Antiquities are history defaced, or some remnants of history which have casually escaped the shipwreck of time.
—Francis Bacon (1561–1626) English Philosopher
God cannot alter the past, that is why he is obliged to connive at the existence of historians.
—Samuel Butler
The past is strapped to our backs. We do not have to see it; we can always feel it.
—Mignon McLaughlin (1913–83) American Journalist, Author
We must welcome the future, remembering that soon it will be the past; and we must respect the past, knowing that once it was all that was humanly possible.
—George Santayana (1863–1952) Spanish-American Poet, Philosopher
I love my past, I love my present. I am not ashamed of what I have had, and I am not sad because I no longer have it.
—Colette (1873–1954) French Novelist, Performer
The past is a foreign country; they do things differently there.
—L. P. Hartley (1895–1972) British Writer, Critic
Nothing impresses the mind with a deeper feeling of loneliness than to tread the silent and deserted scene of former flow and pageant.
—Washington Irving (1783–1859) American Essayist, Biographer, Historian
Change is the law of life.
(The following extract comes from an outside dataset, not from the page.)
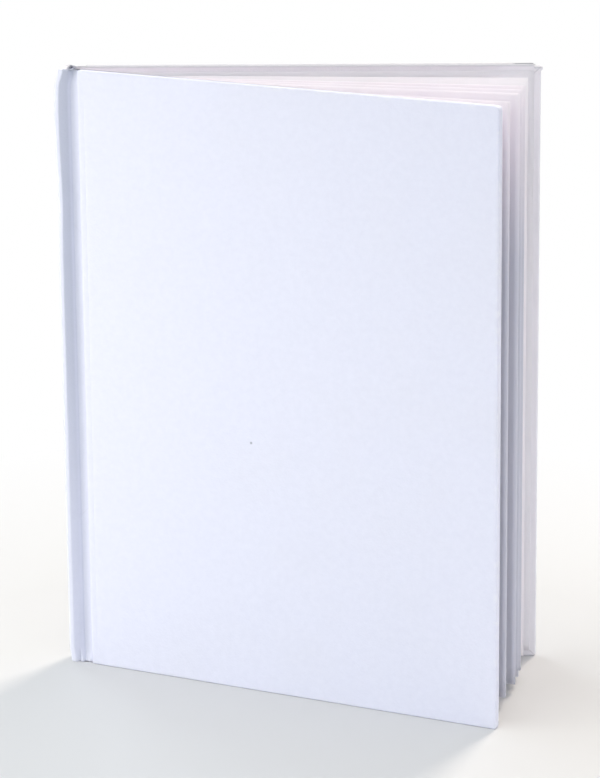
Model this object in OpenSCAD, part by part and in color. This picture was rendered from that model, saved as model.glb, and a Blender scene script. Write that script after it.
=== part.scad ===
// Hardcover notebook, standing on its tail with both covers a little open.
// X runs from the spine to the fore-edge, Y from the front cover to the back
// cover, and Z from the tail to the head. The tail edges stand on z = 0.

/* [Pages] */
// Height of a page
page_h = 203; // [120:1:280]
// Width of a page, from its glued edge to its fore-edge
page_w = 152.4; // [90:0.2:220]
// Thickness of one leaf
leaf_t = 0.2; // [0.1:0.05:0.4]
// Number of leaves between the two flyleaves
leaf_count = 12; // [4:1:24]
// Thickness of the endpapers
endpaper_t = 0.2; // [0.1:0.05:0.4]
// Angle between the two flyleaves as the book stands
fan_angle = 19.2; // [6:0.2:21]

/* [Covers] */
// Thickness of a cover board
board_t = 2.4; // [1.6:0.1:3.4]
// How far a cover reaches past the pages at the head and at the tail
square = 3; // [2:0.5:8]
// How far a cover reaches past the pages at the fore-edge
fore_square = 5.4; // [3:0.2:10]
// Angle of each cover to the middle of the pages as the book stands
cover_angle = 12.3; // [11.5:0.1:20]
// Gap between a closed cover and the flyleaf
closed_gap = 0.1; // [0.1:0.05:0.3]

/* [Covering] */
// Thickness of the covering
cloth_t = 0.25; // [0.15:0.05:0.3]
// Width of the covering turned in over the edges
turn_in = 15; // [10:1:25]
// Rounding of the covering over the edges of the boards
edge_r = 0.6; // [0.4:0.1:0.7]
// Rounding of the corners of the covers, seen from the front
corner_r = 1.8; // [1:0.1:3]
// Margin of covering left bare round a pastedown
bare_margin = 2.2; // [1.5:0.1:5]
// Width of the gauze pasted to a cover board
gauze_w = 14; // [8:1:22]

/* [Spine] */
// Thickness of the spine strip
spine_board_t = 1.4; // [1:0.1:1.8]
// Rounding of the two long outer edges of the spine
shoulder_r = 0.9; // [0.5:0.1:1.2]
// Hollow between the spine and the lining of the pages
spine_hollow = 0.85; // [0.4:0.05:1.2]
// Thickness of the gauze glued over the back of the pages
lining_t = 0.25; // [0.15:0.05:0.4]
// Length of the lining left short of the pages at each end
lining_short = 2; // [1:0.5:5]

/* [Joints] */
// Width of the joint, from the spine strip to the edge of a cover
joint_w = 7; // [6.6:0.1:9]
// Distance of the hinge line from the edge of a cover
hinge_inset = 2.9; // [2.6:0.1:3.3]
// Width of the flat bottom of the joint, on the spine side of the hinge line
joint_flat = 1; // [0.6:0.1:1.4]
// Gap between the covering of the spine and of a cover at the hinge line
hinge_gap = 0.5; // [0.4:0.05:0.7]

/* [Hidden] */
$fn = 48;

// How far a cutting shape reaches past what it cuts
past = 1;

// The two sides of the book along Y
FRONT = -1;
BACK = 1;

// Layers on one side of the middle of the pages, with the book closed
leaves = leaf_count + 2;
y_block = leaves * leaf_t / 2;
y_paste = y_block + closed_gap;
y_turn = y_paste + endpaper_t;
y_board = y_turn + cloth_t;
y_outer = y_board + board_t + cloth_t;
y_joint = y_board + cloth_t;

// Stations along X from the back of the spine, with the book closed
x_spine = spine_board_t + 2 * cloth_t;
x_lining = x_spine + spine_hollow;
x_pages = x_lining + lining_t;
x_cover = x_spine + joint_w;
x_hinge = x_cover - hinge_inset;
x_foot = x_hinge - joint_flat;
x_edge = x_pages + page_w + fore_square;

// The hinge line runs in the middle of the covering
y_hinge = y_board + cloth_t / 2;

// Whole height of the book, and where the turned-in covering ends
cover_h = page_h + 2 * square;
z_turn = cover_h - turn_in;

// Farthest point of an open cover, for the origin in the middle of the foot
reach = x_hinge + (x_edge - edge_r - x_hinge) * cos(cover_angle)
    + (y_hinge - y_turn - edge_r) * sin(cover_angle) + edge_r;

// Sloping side of the joint
slope_run = x_foot - x_spine;
slope_rise = y_outer - y_joint;
slope_cut = cloth_t * norm([slope_run, slope_rise]) / slope_run;

CLOTH = [0.90, 0.91, 0.96];
JOINT_CLOTH = [0.80, 0.83, 0.89];
PAPER = [0.98, 0.96, 0.97];
ENDPAPER = [0.95, 0.93, 0.96];
GREYBOARD = [0.66, 0.64, 0.60];
GAUZE = [0.88, 0.87, 0.80];

// Leaves are counted from the front of the book
function leaf_face(i) = i * leaf_t - y_block;
function leaf_angle(i) = fan_angle * (i / (leaves - 1) - 0.5);
function fanned(i, y) = [x_hinge, y]
    + (x_pages + page_w - x_hinge) * [cos(leaf_angle(i)), sin(leaf_angle(i))];

// A box given by its two opposite corners
module box(a, b) {
    translate(a) cube(b - a);
}

// A rectangle with round corners, given by its two opposite corners
module round_rect(a, b, r) {
    translate([a.x + r, a.y]) square([b.x - a.x - 2 * r, b.y - a.y]);
    translate([a.x, a.y + r]) square([b.x - a.x, b.y - a.y - 2 * r]);
    for (x = [a.x + r, b.x - r], y = [a.y + r, b.y - r])
        translate([x, y]) circle(r = r);
}

// A slab given by its two opposite corners, with the edges of its broad faces
// rounded by r and its four corners by corner
module rounded_slab(a, b, r, corner) {
    intersection() {
        translate([0, b.y + past, 0]) rotate([90, 0, 0])
            linear_extrude(b.y - a.y + 2 * past)
                round_rect([a.x, a.z], [b.x, b.z], corner);
        translate([0, 0, a.z - past]) linear_extrude(b.z - a.z + 2 * past)
            round_rect([a.x, a.y], [b.x, b.y], r);
        translate([a.x - past, 0, 0]) rotate([90, 0, 90])
            linear_extrude(b.x - a.x + 2 * past)
                round_rect([a.y, a.z], [b.y, b.z], r);
    }
}

// The book's place on its foot
module in_place() {
    translate([-reach / 2, 0, 0]) children();
}

// One side of the book, drawn for the back
module on_side(side) {
    in_place() if (side == FRONT) mirror([0, 1, 0]) children();
    else children();
}

// Both halves of the book, drawn for the back
module both_sides() {
    children();
    mirror([0, 1, 0]) children();
}

// A cover turned open about its hinge line
module open_cover(side) {
    on_side(side)
        translate([x_hinge, y_hinge, 0])
            rotate([0, 0, cover_angle])
                translate([-x_hinge, -y_hinge, 0]) children();
}

// All leaves between the flyleaves: one glued block that fans out
module text_block() {
    first = 1;
    last = leaves - 2;
    leaf_edges = [for (i = [first : last]) each
        [fanned(i, leaf_face(i)), fanned(i, leaf_face(i + 1)),
            [x_hinge, leaf_face(i + 1)]]];
    outline = concat(
        [[x_pages, leaf_face(first)], [x_hinge, leaf_face(first)]],
        leaf_edges,
        [[x_pages, leaf_face(last + 1)]]);
    color(PAPER) in_place()
        translate([0, 0, square]) linear_extrude(page_h) polygon(outline);
}

// The free half of an endpaper, with its fold and the strip in the joint
module flyleaf(side) {
    a = fan_angle / 2;
    run = x_pages + page_w - x_hinge;
    tip = [x_hinge + run * cos(a), y_block + run * sin(a)];
    outline = [[x_pages, y_block - leaf_t], [x_hinge, y_block - leaf_t],
        tip - [0, leaf_t], tip, [x_hinge, y_block],
        [x_hinge - hinge_gap / 2, y_block], [x_hinge - hinge_gap / 2, y_turn],
        [x_pages, y_turn]];
    color(ENDPAPER) on_side(side)
        translate([0, 0, square]) linear_extrude(page_h) polygon(outline);
}

module front_flyleaf() flyleaf(FRONT);
module back_flyleaf() flyleaf(BACK);

// Gauze over the back of the pages, with a flange in each joint
module spine_lining() {
    z0 = square + lining_short;
    color(GAUZE) in_place() {
        box([x_lining, -y_board, z0], [x_pages, y_board, cover_h - z0]);
        both_sides()
            box([x_lining, y_turn, turn_in], [x_hinge - hinge_gap / 2, y_board, z_turn]);
    }
}

// Section of the spine under a given depth of covering: round outside, square
// towards the pages
module spine_section(depth) {
    r = shoulder_r - depth;
    half = y_outer - depth;
    translate([depth + r, -half]) square([x_spine - 2 * depth - r, 2 * half]);
    translate([depth, r - half]) square([x_spine - 2 * depth, 2 * (half - r)]);
    both_sides() translate([depth + r, half - r])
        intersection() {
            circle(r = r);
            translate([-r, 0]) square(r);
        }
}

// Strip of board that stiffens the spine
module spine_strip() {
    translate([0, 0, cloth_t]) linear_extrude(cover_h - 2 * cloth_t) spine_section(cloth_t);
}

module spine_board() {
    color(GREYBOARD) in_place() spine_strip();
}

// Section of the covering from the spine down into one joint
module joint_section() {
    polygon([[x_spine, y_outer], [x_foot, y_joint],
        [x_hinge - hinge_gap / 2, y_joint], [x_hinge - hinge_gap / 2, y_board],
        [x_foot, y_board], [x_spine, y_outer - slope_cut]]);
}

// Covering of the spine and of the spine side of both joints
module spine_covering() {
    half = y_outer - cloth_t;
    color(JOINT_CLOTH) in_place() {
        difference() {
            linear_extrude(cover_h) spine_section(0);
            spine_strip();
            box([x_spine - cloth_t - past / 2, -half, turn_in], [x_spine + past, half, z_turn]);
        }
        both_sides() {
            linear_extrude(cover_h) joint_section();
            for (z = [0, z_turn])
                box([x_foot, y_turn, z], [x_hinge - hinge_gap / 2, y_board, z + turn_in]);
        }
    }
}

// Stiff board of one cover, as it lies in a closed book
module board_slab() {
    rounded_slab([x_cover + cloth_t, y_board, cloth_t],
        [x_edge - cloth_t, y_outer - cloth_t, cover_h - cloth_t],
        edge_r - cloth_t, corner_r - cloth_t);
}

module cover_board(side) {
    color(GREYBOARD) open_cover(side) board_slab();
}

module front_board() cover_board(FRONT);
module back_board() cover_board(BACK);

// Covering of one cover, with its turn-ins and its side of the joint
module cover_covering(side) {
    x_start = x_hinge + hinge_gap / 2;
    x_meet = x_cover + 2 * edge_r;
    color(CLOTH) open_cover(side) difference() {
        union() {
            rounded_slab([x_cover, y_turn, 0], [x_edge, y_outer, cover_h], edge_r, corner_r);
            box([x_start, y_board, 0], [x_meet, y_joint, cover_h]);
            for (z = [0, z_turn])
                box([x_start, y_turn, z], [x_meet, y_joint, z + turn_in]);
        }
        board_slab();
        box([x_start - past, y_turn - past, turn_in],
            [x_edge - turn_in, y_board, z_turn]);
    }
}

module front_covering() cover_covering(FRONT);
module back_covering() cover_covering(BACK);

// Flange of gauze between the turn-ins, on the board and across the joint
module cover_gauze(side) {
    color(GAUZE) open_cover(side)
        box([x_hinge + hinge_gap / 2, y_turn, turn_in],
            [x_cover + gauze_w, y_board, z_turn]);
}

module front_gauze() cover_gauze(FRONT);
module back_gauze() cover_gauze(BACK);

// The pasted half of an endpaper, which steps down from the turn-ins
module pastedown(side) {
    deep = [x_cover + gauze_w, y_paste, turn_in];
    deep_end = [x_edge - turn_in, y_board, z_turn];
    step = [endpaper_t, 0, endpaper_t];
    color(ENDPAPER) open_cover(side) difference() {
        union() {
            box([x_hinge + hinge_gap / 2, y_paste, bare_margin],
                [x_edge - bare_margin, y_turn, cover_h - bare_margin]);
            box(deep, deep_end);
        }
        box(deep + step - [0, past, 0], deep_end - step - [0, endpaper_t, 0]);
    }
}

module front_pastedown() pastedown(FRONT);
module back_pastedown() pastedown(BACK);

text_block();
front_flyleaf();
back_flyleaf();
spine_lining();
spine_board();
spine_covering();
front_board();
front_covering();
front_gauze();
front_pastedown();
back_board();
back_covering();
back_gauze();
back_pastedown();
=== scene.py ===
import math

import bmesh
import bpy
from mathutils import Matrix, Vector, noise

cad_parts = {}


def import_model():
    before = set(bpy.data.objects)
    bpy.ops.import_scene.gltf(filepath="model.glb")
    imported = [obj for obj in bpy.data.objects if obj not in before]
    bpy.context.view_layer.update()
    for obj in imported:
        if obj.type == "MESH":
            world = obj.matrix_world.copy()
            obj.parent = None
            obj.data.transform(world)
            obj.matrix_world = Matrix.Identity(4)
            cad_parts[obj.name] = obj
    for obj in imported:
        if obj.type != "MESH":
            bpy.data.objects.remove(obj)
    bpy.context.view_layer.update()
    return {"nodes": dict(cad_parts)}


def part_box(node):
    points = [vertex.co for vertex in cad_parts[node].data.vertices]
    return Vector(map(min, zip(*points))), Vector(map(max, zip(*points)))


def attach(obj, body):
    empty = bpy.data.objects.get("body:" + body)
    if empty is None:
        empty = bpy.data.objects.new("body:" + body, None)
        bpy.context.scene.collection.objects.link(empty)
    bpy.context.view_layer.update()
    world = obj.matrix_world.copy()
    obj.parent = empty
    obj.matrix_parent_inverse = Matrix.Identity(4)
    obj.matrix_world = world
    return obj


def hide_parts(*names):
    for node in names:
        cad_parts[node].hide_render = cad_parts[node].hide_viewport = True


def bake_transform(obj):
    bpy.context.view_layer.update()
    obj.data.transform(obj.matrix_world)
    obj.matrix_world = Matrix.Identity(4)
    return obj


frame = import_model()

# Everything below is measured in millimetres on the closed book, with x = 0 at
# the back of the spine, y = 0 in the middle of the pages and z = 0 at the tail.
# Each piece is then opened out to the place where the standing book holds it.
MM = 0.001
FRONT = -1
BACK = 1

# Layers from the middle of the pages outwards
Y_BLOCK = 1.4
Y_PASTE = 1.5
Y_TURN = 1.7
Y_BOARD = 1.95
Y_JOINT = 2.2
Y_OUTER = 4.6
Y_HINGE = 2.075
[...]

And those who look only to the past or present are certain to miss the future.
—John F. Kennedy (1917–63) American Head of State, Journalist
To be ignorant of what occurred before you were born is to remain always a child.
—Cicero (106BCE–43BCE) Roman Philosopher, Orator, Politician, Lawyer
With memory set smarting like a reopened wound, a man’s past is not simply a dead history, an outworn preparation of the present: it is not a repented error shaken loose from the life: it is a still quivering part of himself, bringing shudders and bitter flavors and the tinglings of a merited shame.
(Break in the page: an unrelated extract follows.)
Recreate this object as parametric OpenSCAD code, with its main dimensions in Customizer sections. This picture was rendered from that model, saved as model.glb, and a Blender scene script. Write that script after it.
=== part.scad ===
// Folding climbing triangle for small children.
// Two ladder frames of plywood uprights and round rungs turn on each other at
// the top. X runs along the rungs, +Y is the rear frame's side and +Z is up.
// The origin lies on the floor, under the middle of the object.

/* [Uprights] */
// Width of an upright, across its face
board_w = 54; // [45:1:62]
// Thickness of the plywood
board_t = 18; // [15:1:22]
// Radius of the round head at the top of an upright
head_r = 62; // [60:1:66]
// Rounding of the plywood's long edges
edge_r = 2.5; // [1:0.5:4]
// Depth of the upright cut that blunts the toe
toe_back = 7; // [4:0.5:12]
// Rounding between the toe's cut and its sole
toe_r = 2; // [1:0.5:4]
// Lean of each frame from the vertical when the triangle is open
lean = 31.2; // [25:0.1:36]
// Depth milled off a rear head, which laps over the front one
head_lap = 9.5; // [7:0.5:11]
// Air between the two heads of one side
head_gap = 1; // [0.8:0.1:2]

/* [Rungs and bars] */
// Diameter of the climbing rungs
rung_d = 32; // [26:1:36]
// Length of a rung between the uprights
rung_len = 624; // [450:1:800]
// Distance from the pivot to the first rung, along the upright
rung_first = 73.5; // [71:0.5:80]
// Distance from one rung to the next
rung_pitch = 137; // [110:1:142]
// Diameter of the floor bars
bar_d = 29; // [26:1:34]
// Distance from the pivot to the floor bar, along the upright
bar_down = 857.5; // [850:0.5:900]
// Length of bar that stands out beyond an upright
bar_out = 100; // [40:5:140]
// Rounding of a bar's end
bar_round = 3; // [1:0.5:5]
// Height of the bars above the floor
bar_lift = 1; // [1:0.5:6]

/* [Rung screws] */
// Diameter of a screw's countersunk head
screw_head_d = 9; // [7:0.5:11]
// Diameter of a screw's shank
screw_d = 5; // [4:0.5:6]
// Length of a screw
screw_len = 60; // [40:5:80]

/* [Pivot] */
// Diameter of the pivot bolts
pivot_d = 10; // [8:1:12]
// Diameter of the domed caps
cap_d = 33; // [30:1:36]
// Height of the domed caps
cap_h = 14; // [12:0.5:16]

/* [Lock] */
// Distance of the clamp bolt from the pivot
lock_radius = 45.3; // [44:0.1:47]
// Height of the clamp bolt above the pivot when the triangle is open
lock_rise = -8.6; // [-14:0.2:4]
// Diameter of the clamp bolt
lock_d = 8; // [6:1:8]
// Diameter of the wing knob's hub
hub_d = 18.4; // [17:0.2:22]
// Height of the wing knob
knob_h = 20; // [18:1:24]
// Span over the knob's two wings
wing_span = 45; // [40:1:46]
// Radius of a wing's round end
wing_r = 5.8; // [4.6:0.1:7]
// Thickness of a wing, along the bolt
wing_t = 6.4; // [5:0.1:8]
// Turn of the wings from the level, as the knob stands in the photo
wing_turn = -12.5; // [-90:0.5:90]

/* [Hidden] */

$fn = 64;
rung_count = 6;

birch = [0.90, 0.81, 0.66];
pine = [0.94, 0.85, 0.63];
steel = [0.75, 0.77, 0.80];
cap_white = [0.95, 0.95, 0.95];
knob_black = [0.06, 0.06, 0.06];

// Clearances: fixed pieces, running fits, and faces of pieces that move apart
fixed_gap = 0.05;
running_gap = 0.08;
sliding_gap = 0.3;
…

—George Eliot (Mary Anne Evans) (1819–80) English Novelist
The historian looks backward. In the end he also believes backward.
—Friedrich Nietzsche (1844–1900) German Philosopher, Scholar, Writer
Regretting the past is like chasing after the wind.
—Russian Proverb
If you are carrying strong feelings about something that happened in your past, they may hinder your ability to live in the present.
—Les Brown
The past is a work of art, free of irrelevancies and loose ends.
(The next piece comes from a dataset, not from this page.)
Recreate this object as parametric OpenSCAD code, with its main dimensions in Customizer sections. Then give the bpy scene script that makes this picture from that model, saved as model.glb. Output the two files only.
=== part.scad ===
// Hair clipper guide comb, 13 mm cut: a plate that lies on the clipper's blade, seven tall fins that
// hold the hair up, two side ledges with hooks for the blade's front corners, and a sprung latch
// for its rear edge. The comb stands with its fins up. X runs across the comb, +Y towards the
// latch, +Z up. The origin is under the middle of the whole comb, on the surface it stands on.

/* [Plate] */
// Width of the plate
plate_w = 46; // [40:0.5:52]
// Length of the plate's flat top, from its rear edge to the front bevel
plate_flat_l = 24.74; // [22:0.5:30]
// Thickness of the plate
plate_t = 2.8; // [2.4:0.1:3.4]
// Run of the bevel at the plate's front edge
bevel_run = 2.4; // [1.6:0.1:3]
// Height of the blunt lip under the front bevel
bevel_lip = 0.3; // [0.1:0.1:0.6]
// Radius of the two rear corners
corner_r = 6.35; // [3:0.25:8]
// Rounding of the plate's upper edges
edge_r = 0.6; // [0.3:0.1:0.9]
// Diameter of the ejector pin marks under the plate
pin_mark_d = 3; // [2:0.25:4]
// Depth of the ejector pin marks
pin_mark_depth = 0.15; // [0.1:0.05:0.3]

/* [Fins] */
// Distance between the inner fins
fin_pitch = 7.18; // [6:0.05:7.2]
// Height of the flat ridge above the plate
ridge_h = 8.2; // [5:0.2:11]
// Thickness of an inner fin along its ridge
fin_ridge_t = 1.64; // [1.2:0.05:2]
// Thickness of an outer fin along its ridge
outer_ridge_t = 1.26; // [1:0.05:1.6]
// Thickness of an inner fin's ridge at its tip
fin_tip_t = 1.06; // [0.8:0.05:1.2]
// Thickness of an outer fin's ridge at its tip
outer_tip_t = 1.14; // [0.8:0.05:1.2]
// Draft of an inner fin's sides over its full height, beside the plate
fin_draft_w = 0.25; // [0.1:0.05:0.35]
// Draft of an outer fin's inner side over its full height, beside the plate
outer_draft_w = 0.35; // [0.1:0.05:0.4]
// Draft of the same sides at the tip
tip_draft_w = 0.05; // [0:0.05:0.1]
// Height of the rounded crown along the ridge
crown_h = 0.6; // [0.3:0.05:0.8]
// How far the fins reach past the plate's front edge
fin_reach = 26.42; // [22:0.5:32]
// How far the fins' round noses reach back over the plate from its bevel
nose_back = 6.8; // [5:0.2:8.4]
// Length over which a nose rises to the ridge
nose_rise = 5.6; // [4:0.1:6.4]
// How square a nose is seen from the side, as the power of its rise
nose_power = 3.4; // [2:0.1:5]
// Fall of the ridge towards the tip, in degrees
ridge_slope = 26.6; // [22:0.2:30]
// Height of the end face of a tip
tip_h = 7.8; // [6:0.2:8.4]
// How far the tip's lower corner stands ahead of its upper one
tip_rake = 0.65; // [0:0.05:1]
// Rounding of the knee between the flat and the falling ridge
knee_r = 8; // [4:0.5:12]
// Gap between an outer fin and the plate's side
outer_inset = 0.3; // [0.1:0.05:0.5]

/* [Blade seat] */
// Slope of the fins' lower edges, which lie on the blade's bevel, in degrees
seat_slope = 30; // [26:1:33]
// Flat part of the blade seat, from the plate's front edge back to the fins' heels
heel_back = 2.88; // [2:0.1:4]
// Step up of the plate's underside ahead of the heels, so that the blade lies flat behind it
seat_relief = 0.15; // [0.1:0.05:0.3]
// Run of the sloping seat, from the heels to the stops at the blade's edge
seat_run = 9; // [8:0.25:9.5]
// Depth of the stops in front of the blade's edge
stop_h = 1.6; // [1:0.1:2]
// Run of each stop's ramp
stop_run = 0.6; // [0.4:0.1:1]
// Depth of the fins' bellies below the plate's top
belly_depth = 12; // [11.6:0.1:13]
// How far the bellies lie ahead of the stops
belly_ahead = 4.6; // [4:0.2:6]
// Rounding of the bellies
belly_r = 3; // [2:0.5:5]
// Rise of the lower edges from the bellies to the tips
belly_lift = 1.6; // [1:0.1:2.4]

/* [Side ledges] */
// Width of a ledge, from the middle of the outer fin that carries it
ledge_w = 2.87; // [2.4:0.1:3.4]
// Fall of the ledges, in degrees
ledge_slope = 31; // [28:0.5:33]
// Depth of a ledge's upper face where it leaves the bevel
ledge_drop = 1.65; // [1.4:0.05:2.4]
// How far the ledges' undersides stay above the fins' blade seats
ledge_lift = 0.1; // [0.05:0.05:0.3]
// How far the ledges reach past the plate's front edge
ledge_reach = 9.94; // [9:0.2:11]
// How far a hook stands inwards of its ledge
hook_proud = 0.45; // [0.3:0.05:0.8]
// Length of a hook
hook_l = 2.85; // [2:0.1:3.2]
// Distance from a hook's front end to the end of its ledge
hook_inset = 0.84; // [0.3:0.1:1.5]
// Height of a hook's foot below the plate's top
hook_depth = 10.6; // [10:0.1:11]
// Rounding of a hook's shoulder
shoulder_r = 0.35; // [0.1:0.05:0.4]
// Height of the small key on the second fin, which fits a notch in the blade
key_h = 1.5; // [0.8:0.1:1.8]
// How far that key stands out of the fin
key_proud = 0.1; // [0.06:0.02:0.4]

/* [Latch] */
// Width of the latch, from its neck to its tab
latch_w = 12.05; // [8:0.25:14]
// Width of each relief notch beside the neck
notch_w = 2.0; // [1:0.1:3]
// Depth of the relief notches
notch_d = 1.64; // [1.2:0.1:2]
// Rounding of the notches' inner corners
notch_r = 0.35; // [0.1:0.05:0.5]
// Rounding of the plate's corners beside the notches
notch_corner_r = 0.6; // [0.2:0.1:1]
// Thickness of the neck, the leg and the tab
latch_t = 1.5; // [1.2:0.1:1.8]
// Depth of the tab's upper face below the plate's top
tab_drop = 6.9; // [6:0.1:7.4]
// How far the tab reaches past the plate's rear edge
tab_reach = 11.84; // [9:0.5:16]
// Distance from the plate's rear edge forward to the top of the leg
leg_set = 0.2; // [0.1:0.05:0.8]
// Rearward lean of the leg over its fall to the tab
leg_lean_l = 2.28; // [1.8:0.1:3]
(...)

—Max Beerbohm (1872–1956) British Essayist, Caricaturist, Novelist
Progress, far from consisting in change, depends on retentiveness. When change is absolute there remains no being to improve and no direction is set for possible improvement: and when experience is not retained, as among savages, infancy is perpetual. Those who cannot remember the past are condemned to repeat it. In the first stage of life the mind is frivolous and easily distracted; it misses progress by failing in consecutiveness and persistence. This is the condition of children and barbarians.
—George Santayana (1863–1952) Spanish-American Poet, Philosopher
The moments of the past do not remain still; they retain in our memory the motion which drew them towards the future, towards a future which has itself become the past, and draw us on in their train.
—Marcel Proust (1871–1922) French Novelist
What’s gone and past help, should be past grief.
—William Shakespeare (1564–1616) British Playwright
That past which is so presumptuously brought forward as a precedent for the present, was itself founded on some past that went before it.
—Anne Louise Germaine de Stael (1766–1817) French Woman of Letters
What you need to know about the past is that no matter what has happened, it has all worked together to bring you to this very moment. And this is the moment you can choose to make everything new. Right now.
—Unknown
All the past died yesterday; the future is born today.
—Chinese Proverb
The true picture of the past flits by. The past can be seized only as an image which flashes up at the instant when it can be recognized and is never seen again.
—Walter Benjamin
Better by far you should forget and smile, than that you should remember and be sad.
—Christina Rossetti (1830–94) English Poet, Hymn Writer
Because men really respect only that which was founded of old and has developed slowly, he who wants to live on after his death must take care not only of his posterity but even more of his past.
—Friedrich Nietzsche (1844–1900) German Philosopher, Scholar, Writer
The past, though it cannot be relived, can always be repaired.
—John La Farge (1835–1910) American Artist, Writer
The illusion that times that were are better than those that are has probably pervaded all ages.
—Horace Greeley (1811–72) American Elected Rep, Politician, Reformer, Editor
Bring the past only if you are going to build from it.
—Domenico Cieri (b.1954) Mexican Author, Aphorist
When you’re used to getting just a piece of bread for a meal, you don’t realize that you can ask for a plate of pasta. You have never seen a plate of pasta. You don’t even know it exists. So, to ask for it is totally out of your reality. Hopefully, at some point, either someone shows you a plate of pasta, you read about it, or you hear about it enough so that it becomes real, and it’s not just a fantasy anymore, and then you start thinking “Hey, I want that pasta”.
—Barbara De Angelis (b.1951) American Self-Help Author
The past is for us, but the sole terms on which it can become ours are its subordination to the present.
—Ralph Waldo Emerson (1803–82) American Philosopher
Who controls the past controls the future. Who controls the present controls the past.
—George Orwell (1903–50) English Novelist, Journalist
Human life may be regarded as a succession of frontispieces. The way to be satisfied is never to look back.